What Annoys Jeff this Week?

1. Lawn (work) envy. If there was ever a single sound that could get under my skin, it isn’t nails on a chalk board or the hi pitched whining of small human beings. The most awful of sounds is the sound of lawn maintenance happening somewhere next door when I’m working from home. No, I’m not mad that they’re doing it. I don’t feel interrupted or put upon at all. It’s mostly just a rising frustration that they’re able to get out there and do it while I’m stuck being more or less responsible and not able to take advantage of the good weather to do the same thing myself.

2. Calls from unknown or 800-number. By now you’d think your fancy algorithms would tell you that I’m not going to pick up. I never do. But I admire your hope-spings-eternal persistence. If you want to have any hope of getting my eyes on your product or service, try send me an old fashioned letter. I’ll at least scan the first line of that before shredding it… and every once in a great while I’ll read the pitch if you’ve got a good hook up front. Otherwise, feel free to continue going to voicemail. It’s entirely your choice.

3. Showing restraint. There’s really nothing worse than being forced by social convention to sit politely and try not to smirk when the person on the other side of a conversation so richly deserves being grabbed by the throat and pummeled against every flat surface in the room. No matter how much asshats like that deserve a bit of rough treatment, I’d be the one who ended up in jail for handing it out. Talk about living in an unjust world.

The darkest evening of the year…

I have no idea if it’s actually going to be the darkest evening of the year or not, but it’s going to be the longest even if only by a few seconds. I post about the winter solstice just about every year knowing full well that the coldest days of winter are still a few weeks ahead. Maybe it’s important to me because I’ve always been more a worshiper of the light rather than the heat. Getting back to a schedule that feels a little less mole-like is just incredibly appealing after weeks of rising in the darkness, working in a cave, and returning home again in darkness.

The solstice at least marks where that trend starts slowly to right itself. You can say what you want about Christmas and the reason for the season, but maybe there’s just enough pagan left in me that solstice feels like something that should be a celebration. Solstice is the hope of spring and growth and warm afternoons tending the yard. The irony of the fact that I’m currently also working on a future blog post about hope and why it’s bad isn’t lost on me in the least as I type these words. Despite what I’ll soon tell you about the problematic nature of hope, for the moment, hope is going to have to be enough.

That old, unpleasant “off” feeling…

I’m a guy. I don’t do “sick” well. It’s just one of the charming aspects of the gender that I know all the women-folk out there enjoy. In keeping with that theme, one of the things we guys like to do is complain loudly and at length about how bad we feel. Since this is my megaphone of choice, that means you all are along for the ride.

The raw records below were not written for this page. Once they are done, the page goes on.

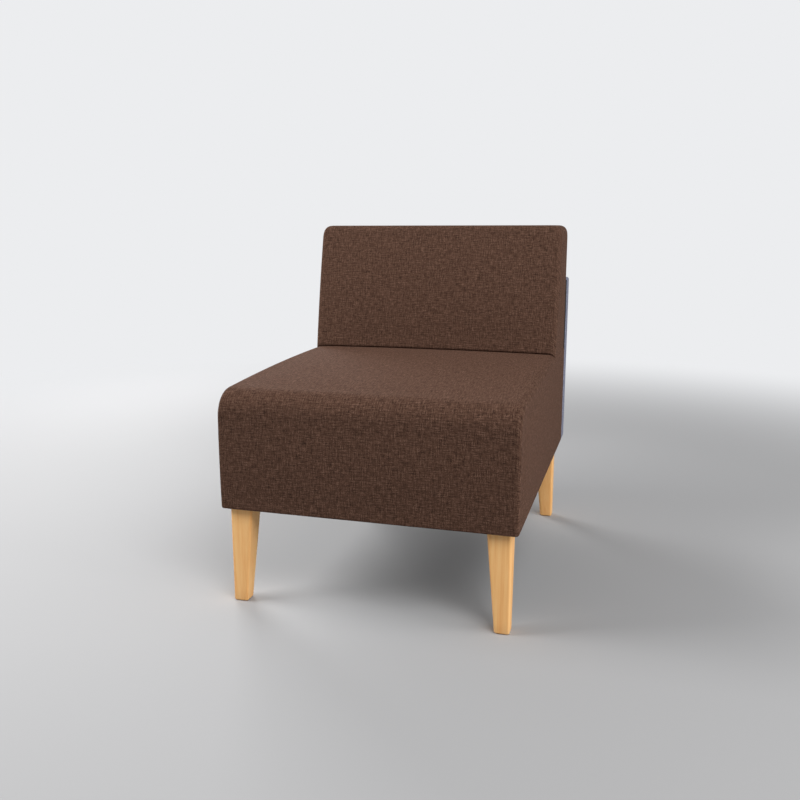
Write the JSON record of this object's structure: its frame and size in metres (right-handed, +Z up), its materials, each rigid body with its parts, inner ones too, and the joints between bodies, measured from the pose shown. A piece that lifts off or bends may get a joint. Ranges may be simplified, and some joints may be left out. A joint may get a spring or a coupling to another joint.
{
  "type": "slipper chair",
  "caption": "Armless upholstered easy chair: deep boxed seat with a rounded front, wedge back cushion, narrow rear panel in a second cloth, and tapered beech legs.",
  "frame": {"origin": "centre of the footprint on the floor", "axes": "+Z up, the chair faces -Y, +X to the right seen from the front"},
  "size_m": [0.604, 0.8128, 0.762],
  "materials": {
    "brown_cloth": "matte",
    "blue_cloth": "matte",
    "dust_cloth": "matte",
    "foam": "matte",
    "webbing": "matte",
    "softwood": "matte",
    "plywood": "matte",
    "beech": "satin",
    "nylon": "satin",
    "zinc_steel": "satin"
  },
  "bodies": {
    "root": {"seat_cover": "brown_cloth", "back_cover": "brown_cloth", "panel_cover": "blue_cloth", "dust_cloth": "dust_cloth", "seat_foam": "foam", "seat_padding": "foam", "back_foam": "foam", "panel_padding": "foam", "seat_front_rail": "softwood", "seat_rear_rail": "softwood", "seat_left_rail": "softwood", "seat_right_rail": "softwood", "seat_cross_rail": "softwood", "corner_block_front_left": "softwood", "corner_block_front_right": "softwood", "corner_block_rear_left": "softwood", "corner_block_rear_right": "softwood", "webbing_long_1": "webbing", "webbing_long_2": "webbing", "webbing_long_3": "webbing", "webbing_long_4": "webbing", "webbing_cross_1": "webbing", "webbing_cross_2": "webbing", "webbing_cross_3": "webbing", "webbing_cross_4": "webbing", "webbing_cross_5": "webbing", "leg_front_left": "beech", "leg_front_right": "beech", "leg_rear_left": "beech", "leg_rear_right": "beech", "glide_front_left": "nylon", "glide_front_right": "nylon", "glide_rear_left": "nylon", "glide_rear_right": "nylon", "leg_bolt_front_left": "zinc_steel", "leg_bolt_front_right": "zinc_steel", "leg_bolt_rear_left": "zinc_steel", "leg_bolt_rear_right": "zinc_steel", "leg_nut_front_left": "zinc_steel", "leg_nut_front_right": "zinc_steel", "leg_nut_rear_left": "zinc_steel", "leg_nut_rear_right": "zinc_steel", "panel_left_upright": "softwood", "panel_right_upright": "softwood", "panel_top_rail": "softwood", "panel_middle_rail": "softwood", "panel_bottom_rail": "softwood", "panel_front_board": "plywood", "panel_rear_board": "plywood", "back_board": "plywood", "panel_bolt_left": "zinc_steel", "panel_bolt_right": "zinc_steel", "panel_nut_left": "zinc_steel", "panel_nut_right": "zinc_steel", "back_bolt_left": "zinc_steel", "back_bolt_right": "zinc_steel", "back_nut_left": "zinc_steel", "back_nut_right": "zinc_steel"}
  },
  "joints": []
}
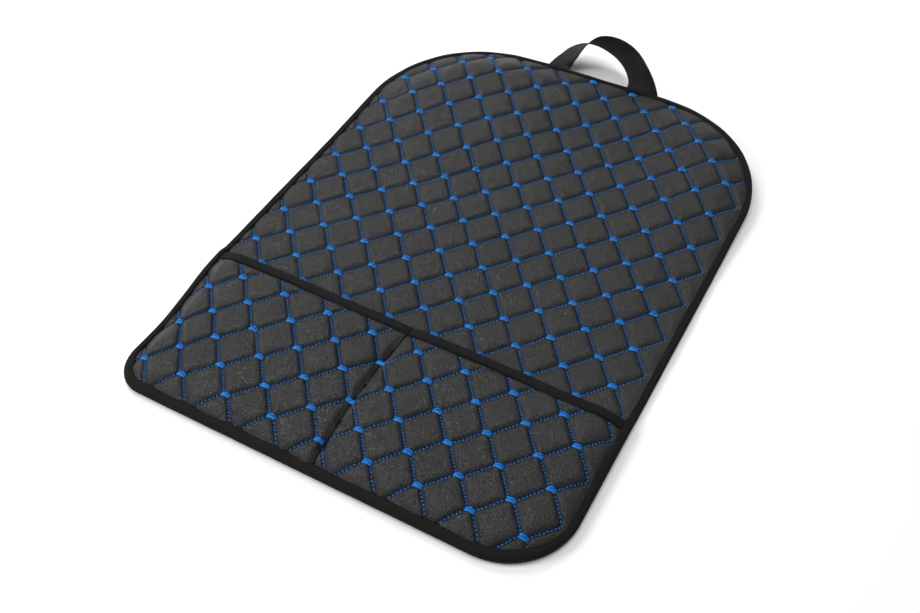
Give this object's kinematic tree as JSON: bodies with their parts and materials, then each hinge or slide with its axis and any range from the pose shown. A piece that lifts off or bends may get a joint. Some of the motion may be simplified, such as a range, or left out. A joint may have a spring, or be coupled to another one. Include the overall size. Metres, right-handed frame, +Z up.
{
  "type": "car seat back organizer",
  "caption": "Quilted faux leather seat back mat with rounded shoulders, a divided pocket across its foot, woven edge binding and a twisted webbing hanging loop.",
  "frame": {"origin": "middle of the mat's length and width, on the back face that it lies on", "axes": "+X across the mat to the right seen from above, +Y along the mat from the pocket to the hanging loop, +Z up out of the quilted face"},
  "size_m": [0.4536, 0.6751, 0.0511],
  "materials": {
    "faux_leather": "satin",
    "binding_tape": "matte",
    "webbing": "matte",
    "blue_thread": "satin",
    "black_thread": "satin"
  },
  "bodies": {
    "root": {"back_panel": "faux_leather", "back_quilting_thread": "blue_thread", "pocket_panel": "faux_leather", "pocket_quilting_thread": "blue_thread", "pocket_hem_tape": "binding_tape", "divider_seam": "black_thread", "edge_binding": "binding_tape", "webbing_loop": "webbing"}
  },
  "joints": []
}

Let me say for the record that I don’t feel awful, just not as good as I think I should. Not achy and full of snot. Not shivering and covered in blankets. Not sneezing and yacking up lunch. It’s just a more generalized “blah” kind of feeling that lets you know something in your system is minimally off. Since there’s no real symptoms besides this generalized blah, there’s really nothing to be done other than load up on fluids and vitamin c, try getting to bed early, and hope to wake up feeling ok in the morning. Even if I wake up feeling less than ok, this isn’t a good week for it. Tempting as it might be to spend the whole day on the couch watching old episodes of Buffy the Vampire Slayer (my go-to sick on the couch activity of choice), I’ve done a far too successful job of hoarding information this week and have, unfortunately, made showing up at work tomorrow not an optional activity. That one part of my conscience that isn’t dead or numbed out by life won’t let me throw someone under the bus if I can avoid it.

Since tomorrow is a work day whether good or ill, I’m going to go heavy on the hope that this is a passing funk that will clear the system overnight so I have some kind of chance of being at least a marginally productive employee. In case you’re wondering, that’s about as selfless a statement as you’re every going to drag out of me, so go ahead and enjoy it.

And holding…

Tuesday will make two weeks that I’ve been sitting on the edge of my seat. No one knows that the gears of the bureaucracy grind slowly better than I do, but seriously all I’m waiting for is one simple phone call. I get that there is a laundry list of things that has to get done before making that call, but two weeks doesn’t seem like an unreasonable amount of time to get those widgets lined up. If I weren’t so stoked at the idea of bringing an end to my long mid-southern exile, I’d probably have more patience with the process. As it is, I’m feeling a bit like a 16 year old girl waiting to get asked to the prom. Honest. I sit at my desk waiting for the little blue light to flash. Or more often, obsess over why it’s not flashing.

I’m really, really ready to get this waiting part of the exercise over with. Every day, I wake up and grab on to the idea that today will be the day. I have to. Hope in getting that call is just about the only thing keeping me from climbing a nice belltower somewhere.